Why was this important? Kagan was spot on: “Candidates will choose to sign up” for public funding “only if the subsidy provided enables them to run competitive races.” Such breathtaking common sense has been missing from the majority’s recent campaign finance decisions — notably its Citizens United ruling, also a 5-4 conservative ukase, allowing our poor, beleaguered corporations to expand their power in American politics.

Here’s the stunning part: For years, opponents of campaign finance reform have accused those who want to repair the system of trying to reduce the amount of political speech. But Arizona’s law, as Kagan pointed out, “subsidizes and so produces more political speech.” And then there was this shot at Chief Justice John Roberts’ majority opinion: “Except in a world gone topsy-turvy, additional campaign speech and electoral competition is not a First Amendment injury.”

Indeed, Roberts had to argue that those terribly downtrodden candidates financed with private money had their speech “burdened,” simply because their publicly financed opponents had the means to respond.

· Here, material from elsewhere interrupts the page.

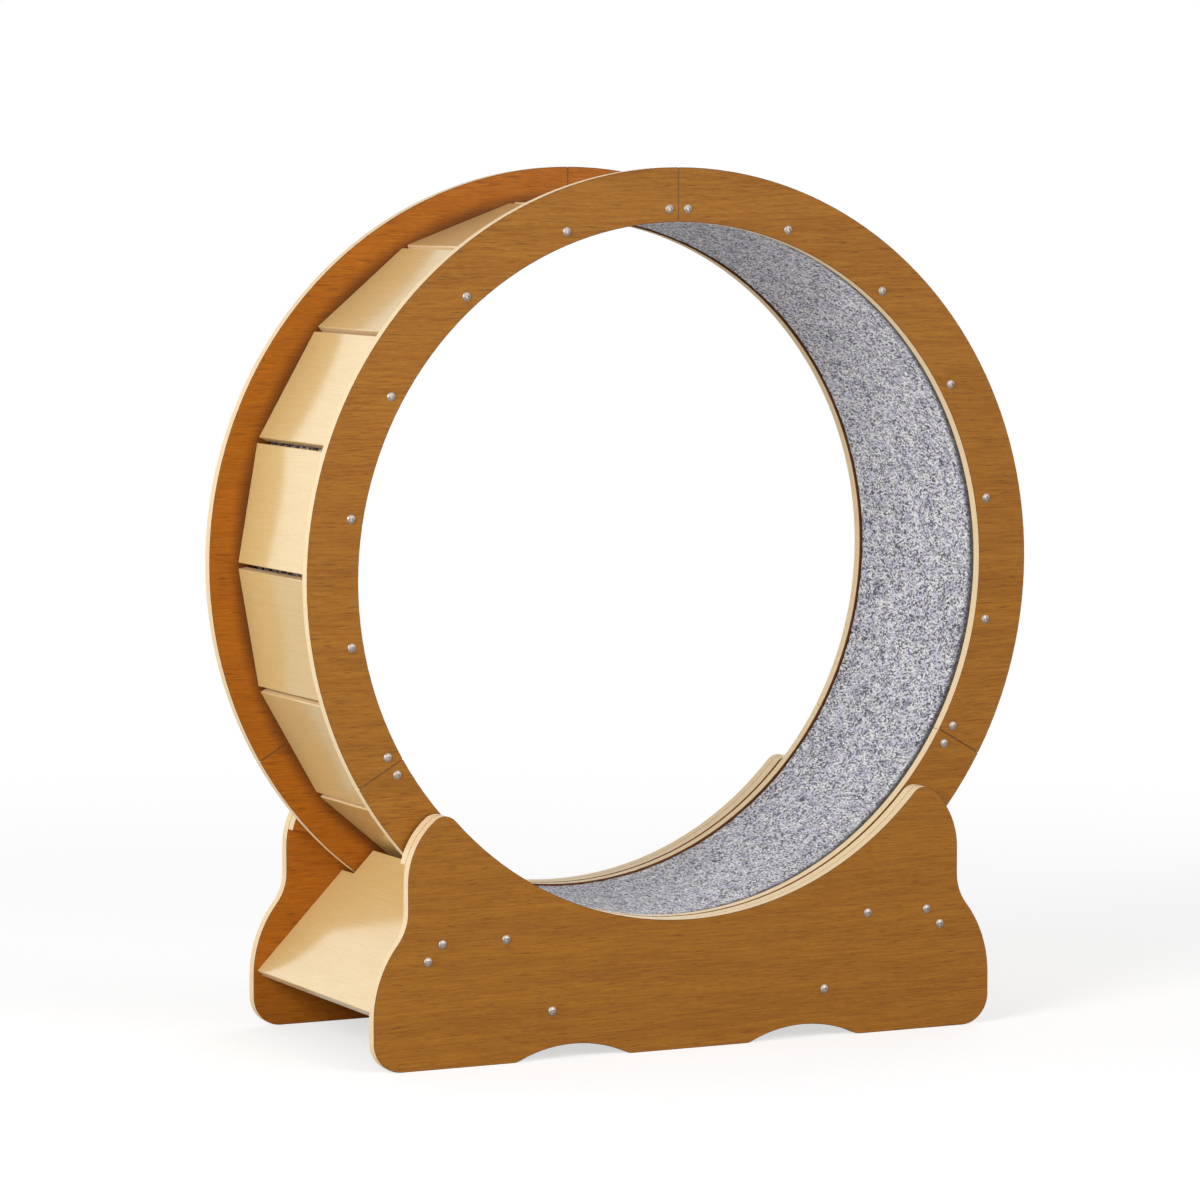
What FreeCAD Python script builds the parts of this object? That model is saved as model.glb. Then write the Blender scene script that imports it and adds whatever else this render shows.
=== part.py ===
import FreeCAD, Part
import math
import os
import Sketcher
from FreeCAD import Placement, Rotation, Vector

# A free-standing exercise wheel for cats. Two plywood rings, each of three segments, carry
# eighteen slats and a carpet track between them. The rings run on four small grooved rollers,
# which turn on axle bolts through the two side panels of the base. A liner is glued inside each
# side panel and doubles it along the cradle and the ears. Two sloping guard boards and two cross
# rails hold the side panels apart.
#
# The origin is on the floor, under the middle of the wheel. +X points to the right and +Y to the
# back for someone who looks at the front ring, and +Z points up. Lengths are millimetres, angles
# are degrees, and angles round the wheel run clockwise from its top, as seen from the front.

SIZES = [
    ("ring_outer_radius", 500.0, "outer edge of both rings"),
    ("ring_width", 67.4, "from the inner to the outer edge of a ring"),
    ("ring_thickness", 15.0, "plywood of the rings"),
    ("track_width", 300.0, "between the rings, the length of a slat"),
    ("seam_gap", 0.5, "hairline joint between two ring segments"),
    ("edge_chamfer", 0.8, "eased edges of every board"),
    ("slat_inset", 16.1, "from the ring's inner edge out to the middle of a slat's thickness"),
    ("slat_thickness", 12.0, "plywood of the slats"),
    ("slat_gap", 3.5, "between the inner edges of two slats"),
    ("seam_bolt_offset", 12.7, "from a ring seam to the bolt on each side of it"),
    ("carpet_thickness", 8.0, "carpet track with its backing"),
    ("carpet_joint", 0.6, "gap where the two ends of the carpet meet"),
    ("carpet_joint_angle", 260.0, "where round the wheel the carpet's ends meet"),
    ("wheel_floor_clearance", 95.0, "from the floor to the rings' lowest point"),
    ("panel_thickness", 15.0, "plywood of the side panels"),
    ("liner_thickness", 15.0, "plywood of the liner inside each side panel"),
    ("liner_clearance", 4.0, "between a liner and the ring beside it"),
    ("liner_roller_gap", 4.0, "between a liner's lower edge and the rim of a roller"),
    ("liner_end_angle", 44.3, "from straight down to where that lower edge ends"),
    ("liner_ledge_slope", 12.0, "slope of the ledge from there out to the panel's edge"),
    ("hip_half_width", 429.5, "half the width of a side panel at its lower bulge"),
    ("hip_height", 65.0, "where the straight lower side ends"),
    ("hip_radius", 147.0, "lower bulge"),
    ("waist_depth", 46.2, "how far the waist lies inside the hip"),
    ("waist_radius", 62.5, "hollow under the waist"),
    ("waist_length", 33.8, "straight part of the waist, below the ear"),
    ("shoulder_radius", 97.0, "outer curve of the ear"),
    ("ear_radius", 20.0, "rounded tip of the ear"),
    ("foot_radius", 38.0, "rounded lower corner of a side panel"),
    ("arch_centre", 161.0, "from the middle of a side panel to the middle of an arch"),
    ("arch_radius", 174.0, "shallow arch in the lower edge"),
    ("arch_rise", 18.0, "height of the arch above the floor"),
    ("arch_end_radius", 20.0, "rounding at both ends of the arch"),
    ("guard_thickness", 12.0, "plywood of the guard boards"),
    ("guard_slope", 46.0, "slope of a guard board"),
    ("guard_bolt_angle", 37.6, "from straight down to the middle of a guard board's bolts"),
    ("guard_bolt_distance", 70.0, "from the ring's outer edge to the middle of those bolts"),
    ("guard_bolt_spacing", 28.0, "between the two bolts at each end of a guard board"),
    ("guard_lower_length", 104.0, "from the middle of the bolts to the board's lower edge"),
    ("guard_clearance", 3.5, "between a guard board and the turning wheel"),
    ("rail_half_spacing", 190.4, "from the middle of the base to each cross rail"),
    ("rail_height", 61.0, "from the floor to the middle of a cross rail"),
    ("rail_width", 30.0, "cross rail, along X"),
    ("rail_depth", 40.0, "cross rail, along Z"),
    ("bolt_diameter", 6.0, "shank of every bolt"),
    ("bolt_hole_diameter", 6.6, "clearance hole for a bolt"),
    ("bolt_head_diameter", 11.0, "domed head"),
    ("bolt_head_height", 2.8, "domed head, over all"),
    ("bolt_head_rim", 0.8, "straight rim under the dome"),
    ("bolt_tip_chamfer", 0.8, "chamfer at the end of the shank"),
    ("socket_width", 4.0, "hexagon socket, across its flats"),
    ("socket_depth", 1.7, "hexagon socket"),
    ("bolt_grip", 25.0, "length of a bolt inside the board that it holds"),
    ("bolt_hole_spare", 3.0, "hole left beyond the end of the bolt"),
    ("barrel_nut_diameter", 10.0, "cross dowel that the bolt screws into"),
    ("barrel_nut_length", 10.0, "cross dowel"),
    ("barrel_nut_setback", 18.0, "from the board's end to the cross dowel"),
    ("barrel_nut_slot_width", 1.2, "screwdriver slot in the cross dowel"),
    ("barrel_nut_slot_depth", 1.0, "screwdriver slot in the cross dowel"),
    ("fit_clearance", 0.05, "radial gap round a piece that sits in a bore or on a shaft"),
    ("axle_angle", 29.8, "from straight down to each roller's axle"),
    ("rolling_gap", 0.3, "between a ring and the bottom of the roller's groove"),
    ("roller_wall", 1.5, "between the bearing and the bottom of the groove"),
    ("roller_flange_height", 6.0, "flange above the bottom of the groove"),
    ("roller_flange_width", 3.0, "flange, along the axle"),
    ("roller_side_gap", 0.5, "between a ring's face and the bottom of the flange"),
    ("roller_flange_taper", 0.6, "how far the groove opens on each side"),
    ("roller_edge", 0.6, "chamfer at the rim of the flange"),
    ("roller_bore_radius", 5.7, "bore between the two bearings"),
    ("bearing_diameter", 13.0, "outer ring of a bearing"),
    ("bearing_width", 5.0, "bearing, along the axle"),
    ("bearing_pitch_radius", 4.75, "circle through the centres of the balls"),
    ("bearing_ball_diameter", 1.5, "ball of a bearing"),
    ("bearing_play", 0.1, "between a ball and the groove that it runs in"),
    ("bearing_land", 0.55, "from the circle of the balls to each ring's straight part"),
    ("spacer_diameter", 8.0, "sleeves on the axle bolt"),
    ("washer_diameter", 9.0, "washer under the lock nut, clear of the outer ring"),
    ("washer_thickness", 1.6, "washer under the lock nut"),
    ("lock_nut_width", 10.0, "lock nut, across its flats"),
    ("lock_nut_height", 6.0, "lock nut with its collar"),
    ("lock_nut_flat_height", 4.4, "lock nut without its collar"),
    ("lock_nut_collar_diameter", 8.8, "collar of the lock nut"),
    ("axle_bolt_end", 1.0, "axle bolt beyond the lock nut"),
]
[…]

Kagan and the dissenters stood up for free speech. Roberts’ majority defended paid speech. The dissenters want to allow candidates to talk; the majority wants to enhance money’s ability to talk.

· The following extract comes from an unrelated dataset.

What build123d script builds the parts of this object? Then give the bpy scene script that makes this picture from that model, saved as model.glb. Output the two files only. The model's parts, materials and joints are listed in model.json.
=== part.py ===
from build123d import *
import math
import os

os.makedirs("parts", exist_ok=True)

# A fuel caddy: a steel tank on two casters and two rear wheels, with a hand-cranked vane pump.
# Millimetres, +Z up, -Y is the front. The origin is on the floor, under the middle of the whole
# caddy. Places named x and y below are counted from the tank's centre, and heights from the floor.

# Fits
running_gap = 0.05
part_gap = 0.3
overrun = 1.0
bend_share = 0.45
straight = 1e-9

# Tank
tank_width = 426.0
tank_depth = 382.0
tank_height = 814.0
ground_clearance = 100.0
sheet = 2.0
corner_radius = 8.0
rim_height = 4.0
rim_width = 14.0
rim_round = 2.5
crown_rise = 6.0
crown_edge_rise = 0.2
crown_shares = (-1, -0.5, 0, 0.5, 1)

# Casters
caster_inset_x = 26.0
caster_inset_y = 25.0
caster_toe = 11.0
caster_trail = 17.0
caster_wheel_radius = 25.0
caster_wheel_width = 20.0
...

Roberts was especially exercised over any notion of “leveling the playing field” between private-money candidates and their challengers. He even included a footnote calling attention to the Citizens Clean Elections Commission’s Web site, which once said the law was passed “to level the playing field when it comes to running for office.” Horrors!

Kagan archly noted the “majority’s distaste for ‘leveling’ ” and then dismissed its obsession, observing that Roberts failed to take seriously the Arizona law’s central purpose of containing corruption. Leveling was the means, not the end.

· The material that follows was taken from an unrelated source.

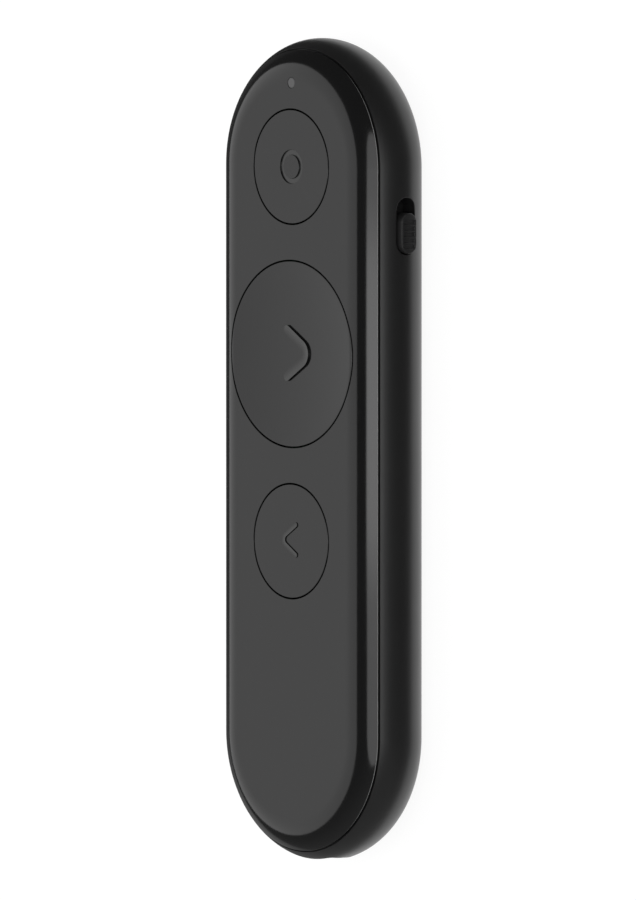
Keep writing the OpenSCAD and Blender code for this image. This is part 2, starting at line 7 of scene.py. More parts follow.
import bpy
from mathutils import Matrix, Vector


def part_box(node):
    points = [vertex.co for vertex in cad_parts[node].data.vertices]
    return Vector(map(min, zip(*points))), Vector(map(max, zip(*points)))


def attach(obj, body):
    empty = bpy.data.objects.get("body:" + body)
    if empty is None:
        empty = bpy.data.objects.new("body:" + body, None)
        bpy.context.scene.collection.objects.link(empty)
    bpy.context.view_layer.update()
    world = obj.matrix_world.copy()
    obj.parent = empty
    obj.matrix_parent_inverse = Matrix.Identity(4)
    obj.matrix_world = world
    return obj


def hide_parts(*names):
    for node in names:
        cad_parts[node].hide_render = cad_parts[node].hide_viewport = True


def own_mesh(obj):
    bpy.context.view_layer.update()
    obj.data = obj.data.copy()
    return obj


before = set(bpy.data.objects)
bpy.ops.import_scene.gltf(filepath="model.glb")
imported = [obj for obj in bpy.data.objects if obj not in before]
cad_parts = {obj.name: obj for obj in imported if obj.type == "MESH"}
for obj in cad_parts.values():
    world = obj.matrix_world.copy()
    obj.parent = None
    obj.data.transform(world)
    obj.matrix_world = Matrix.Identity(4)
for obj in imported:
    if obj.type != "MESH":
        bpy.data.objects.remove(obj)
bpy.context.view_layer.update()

# %% [markdown]
# Everything below is worked out in millimetres and divided by 1000 as it goes into a mesh, because
# Blender counts in metres. numpy works on whole arrays at once, so a shape of ten thousand points
# needs no loop over its points.

# %% Tools
import bpy
import numpy as np
from math import radians
from mathutils import Matrix, Vector

MM = 0.001  # one millimetre in Blender's metres


def node_box(name):
    """Lowest and highest corner of a solid, in millimetres."""
    lo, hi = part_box(name)
    return np.array(lo) / MM, np.array(hi) / MM


def unit(v):
    """Each vector of an array divided by its own length."""
    return v / np.maximum(np.linalg.norm(v, axis=-1, keepdims=True), 1e-12)


# %% [markdown]
# The photograph looks down on the clicker from its right, with the round upper end at the top of
# the picture. It has next to no perspective, so a very long lens stands far away. The camera's
# place comes from three directions: towards the camera, the picture's right and the picture's up.
# The height of the picture at the clicker and the lens together give the distance.

# %% Camera
to_camera = Vector((0.7607, 0.0464, 0.6474)).normalized()
picture_right = Vector((0.6481, 0, -0.7615)).normalized()
picture_up = to_camera.cross(picture_right)
PICTURE_HEIGHT = 0.12662
FACE_MIDDLE = Vector((0, 0, 0.012))
AIM_RIGHT, AIM_UP = 0.003752, 0.000123
aim = FACE_MIDDLE + AIM_RIGHT * picture_right + AIM_UP * picture_up

lens_data = bpy.data.cameras.new("long_lens")
lens_data.sensor_width = 36
lens_data.lens = 1000
distance = PICTURE_HEIGHT * lens_data.lens / lens_data.sensor_width
camera = bpy.data.objects.new("camera", lens_data)
bpy.context.scene.collection.objects.link(camera)
camera.matrix_world = Matrix.Translation(aim + distance * to_camera) @ Matrix(
    (picture_right, picture_up, to_camera)).transposed().to_4x4()
lens_data.clip_start, lens_data.clip_end = 0.1, 20
bpy.context.scene.camera = camera
print("camera distance in m:", round(distance, 3))

# %% [markdown]
# ## From points to a mesh
# Each piece is a few sheets: a sheet is a grid of points that is a function of two parameters, with
# the direction that the surface faces at each point. Sheets that meet share their edge points,
# which are merged, and each corner of a face keeps its own direction. So a round edge is smooth, a
# sharp edge stays sharp, and large flat areas have no false shading.

# %% Sheets
def sheet(points, normals, closed_u=False, closed_v=False, keep=None):
    """A grid of points (rows, columns, 3) as four-sided faces between neighbouring rows and
    columns. closed_u joins the last row to the first one, closed_v the last column to the first
    one, and keep is a mask of the faces that stay."""
    rows, columns = points.shape[:2]
    i = np.arange(rows if closed_u else rows - 1)[:, None]
    j = np.arange(columns if closed_v else columns - 1)[None, :]
    i2, j2 = (i + 1) % rows, (j + 1) % columns
    faces = np.stack(np.broadcast_arrays(i * columns + j, i * columns + j2, i2 * columns + j2,
                                         i2 * columns + j), -1)
    if keep is not None:
        faces = faces[keep]
    return points.reshape(-1, 3), unit(normals).reshape(-1, 3), faces.reshape(-1, 4)


def all_facing(points, direction):
    """One direction, given for each of the points."""
    return np.broadcast_to(np.array(direction, float), points.shape)


# %% [markdown]
# A mesh in Blender is a list of points, a list of corners that name points, and for each face the
# place where its corners start. numpy fills these lists at once. The merging counts the points on a
# grid of half a thousandth of a millimetre, so that two sheets that meet become one closed skin.

# %% Pieces
MERGE_MM = 0.0005


def make_piece(name, sheets):
    """One object of all the sheets. Points nearer than MERGE_MM become one, a face with two equal
    corners becomes a triangle, and a face that lies against its directions is turned over."""
    counts = np.cumsum([0] + [len(s[0]) for s in sheets])
    points = np.concatenate([s[0] for s in sheets])
    normals = np.concatenate([s[1] for s in sheets])
    faces = np.concatenate([s[2] + n for s, n in zip(sheets, counts)])
    first, place = np.unique(np.round(points / MERGE_MM).astype(np.int64), axis=0,
                             return_index=True, return_inverse=True)[1:]
    place = place.reshape(-1)
    corner = points[faces]
    facing = np.cross(corner[:, 2] - corner[:, 0], corner[:, 3] - corner[:, 1])
    turned = (facing * normals[faces].mean(1)).sum(1) < 0
    faces[turned] = faces[turned][:, ::-1]
    index = place[faces]
    same = index == np.roll(index, -1, axis=1)
    flat = (index[:, 0] == index[:, 2]) | (index[:, 1] == index[:, 3]) | (same.sum(1) > 1)
    faces, index, same = faces[~flat], index[~flat], same[~flat]
    used = ~same
    starts = np.concatenate([[0], np.cumsum(used.sum(1))[:-1]]).astype(np.int32)
    kept, corners = np.unique(index[used], return_inverse=True)
    mesh = bpy.data.meshes.new(name)
    mesh.vertices.add(len(kept))
    mesh.vertices.foreach_set("co", (points[first][kept] * MM).astype(np.float32).ravel())
    mesh.loops.add(len(corners))
    mesh.loops.foreach_set("vertex_index", corners.astype(np.int32))
    mesh.polygons.add(len(index))
    mesh.polygons.foreach_set("loop_start", starts)
    mesh.polygons.foreach_set("use_smooth", np.ones(len(index), bool))
    mesh.update(calc_edges=True)
    mesh.normals_split_custom_set(normals[faces[used]].tolist())
    piece = bpy.data.objects.new(name, mesh)
    bpy.context.scene.collection.objects.link(piece)
    print(f"{name}: {len(mesh.vertices)} points, {len(mesh.polygons)} faces")
    return piece


# %% [markdown]
# ## The body's round shape
# The clicker's body is a pill: all points within 6 mm of a flat round-ended plate at half height.
# So its height over any point of the plan, and the way the surface faces there, follow from the
# distance to the plate's middle line. The sizes are read from the solids.

# %% The pill as a function
housing_lo, housing_hi = node_box("rear_housing")
half_l, half_w = housing_hi[1], -housing_lo[0]
top_z = node_box("front_cover")[1][2]
side_r = top_z / 2
flat_w = half_w - side_r
spine = half_l - half_w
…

Nonetheless, pay heed to how this conservative court majority bristles at nearly every effort to give the less wealthy and less powerful an opportunity to prevail, whether at the ballot box or in the courtroom. Not since the Gilded Age has a Supreme Court been so determined to strengthen the hand of corporations and the wealthy. Thus the importance of the Wal-Mart and AT&T cases, the latter described by the New York Times as “a devastating blow to consumer rights.” Will the court now feel so full of its power that it takes on the executive and legislative branches over the health-care law?

In 1912, Theodore Roosevelt warned that the courts had “grown to occupy a position unknown in any other country, a position of superiority over both the legislature and the executive.” Worse, “privilege has entrenched itself in many courts just as it formerly entrenched itself in many legislative bodies and in many executive offices.”

What happens to a democracy when its highest court dedicates itself to defending privilege? That’s the unfortunate experiment on which we are now embarked.

By: E. J. Dionne, Opinion Writer, The Washington Post, Published June 29, 2011

July 4, 2011 - Posted by | Class Warfare, Congress, Conservatives, Constitution, Corporations, Democracy, GOP, Government, Ideologues, Ideology, Middle Class, Politics, Republicans, Right Wing, SCOTUS, Wealthy | , , , , , , , , , , ,


  1. E.J. Dionne did not disappoint with this cogent yet passionate description of the perils we are under by a Supreme Court so obviously pushing forth an unconstitutional agenda. It bears noting that many of the conservative justices are being flown around the country (dare I say the world) at the expense of major ultra-right-wing corporate interest where they are wined and dined all the while being exposed to the not so subtle desires of their benefactors.

    The only solution I can imagine in the short term is for the non-privileged to keep raising the alarm and for the “independent” media to continue to expose the inner workings and corporate fêtes of the Judiciary branch of government. With that information, we need to vote in a majority Democratic house and at least 60 Democratic senators including Sen. Bernie Sanders of Vermont, and fianlly reelect President Obama in 2012. With these election results the people will have the power again to get investigations conducted on the unethical behavoir and bring about impeachment hearings on the offending justices. Move the court back to the center or center/left will allow this grievous decisions to be challenged by new cases for review. Overturning these undemocratic decisions before they can become the basis of convoluted legal precedents is imperative for the safety of the republic and the continuation of our representative democracy controlled ultimately by the will of the people for the people.

    Thank you for posting this great piece!


    Comment by mjg7 | July 4, 2011 | Reply

    • Excellent comments and analysis. The problem that I see is that most people remain disengaged…until it is too late. A perfect example is the 2010 election results. The GOP and their financiers know this and count on the fact that “no one is watching”. With their recent decisions regarding personhood, the 3rd branch of government has become a major enabler of those who are contributing to the disenfranchisment of The American people. Corporations have bought out representative democracy. It will only get worse as they become more embloden. One can only hope that reasonable people, and I use that term loosely, will wake up and see what is going on. We have too much to lose. Thanks for your input and keep up your good work!